Quotes and insights I found noteworthy:
-- Friend Valerie Jarrett, a pal to both Obamas and now a White House senior adviser, told Kantor how the Obamas differ. "He's more of a pragmatist." Mrs. Obama "takes a very principled position and she thinks everyone should do the right thing."
-- Obama half sister Maya Soetoro, on what her sister-in-law brought to Obama's career: "forward propulsion."

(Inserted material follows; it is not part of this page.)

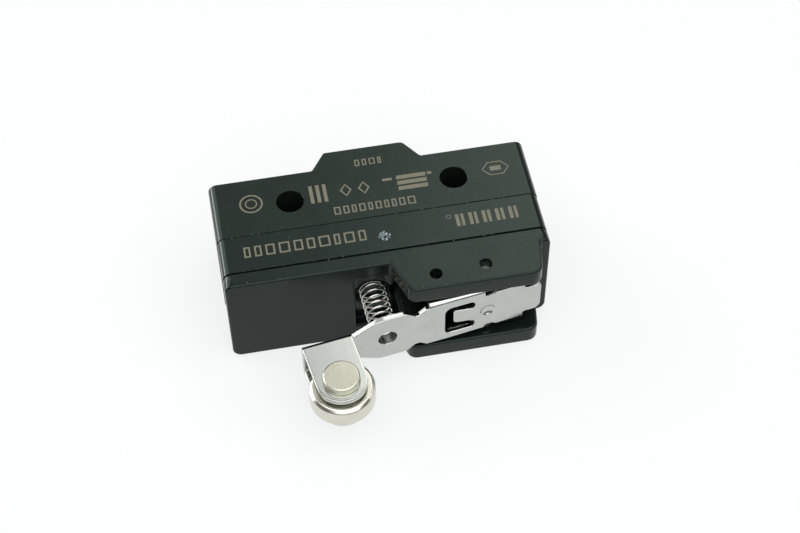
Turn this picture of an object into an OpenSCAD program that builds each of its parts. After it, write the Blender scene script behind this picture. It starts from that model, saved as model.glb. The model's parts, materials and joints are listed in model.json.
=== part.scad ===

-- We've known that Mrs. Obama felt she was ill advised during the campaign and that's why she got into some jams. We've known she worried on the campaign trail that she might be a liability. Kantor fleshes this out. At one point, Mrs. Obama raised the question of whether she should cease campaigning. Jarrett told Kantor, "She felt she had not gotten support." Said pal Susan Sher, Mrs. Obama's chief of staff, "She was hurt at the idea that it was possible she wouldn't be an asset."
-- Sher is Mrs. Obama's second chief of staff and she was elevated to underscore the role, power and impact of Mrs. Obama's East Wing. "Initially, her office was seen as so peripheral by some in the West Wing that one aide referred to it as Guam: pleasant but powerless."
-- Mrs. Obama, who talks about her every woman-ness, could find "her regular-person credentials . . . may now be expiring,'' what with a personal trainer, a stylist, chefs and gardeners.
The White House gig, notes Kantor, will last only four or eight years, and the Obamas will have many more years to negotiate the relationship. So that's why Mrs. Obama's quote in the Glamour story seems apt when she is offering dating advice for women. Perhaps she is also talking about her own experience, since Obama was the only man she was ever serious about.
Her Glamour quote is worth reprising -- in full: "Cute's good. But cute only lasts for so long, and then it's, 'Who are you as a person?' Don't look at the bank book or the title. Look at the heart. Look at the soul. . . . When you're dating a man, you should always feel good. . . . You shouldn't be in a relationship with somebody who doesn't make you completely happy and make you feel whole."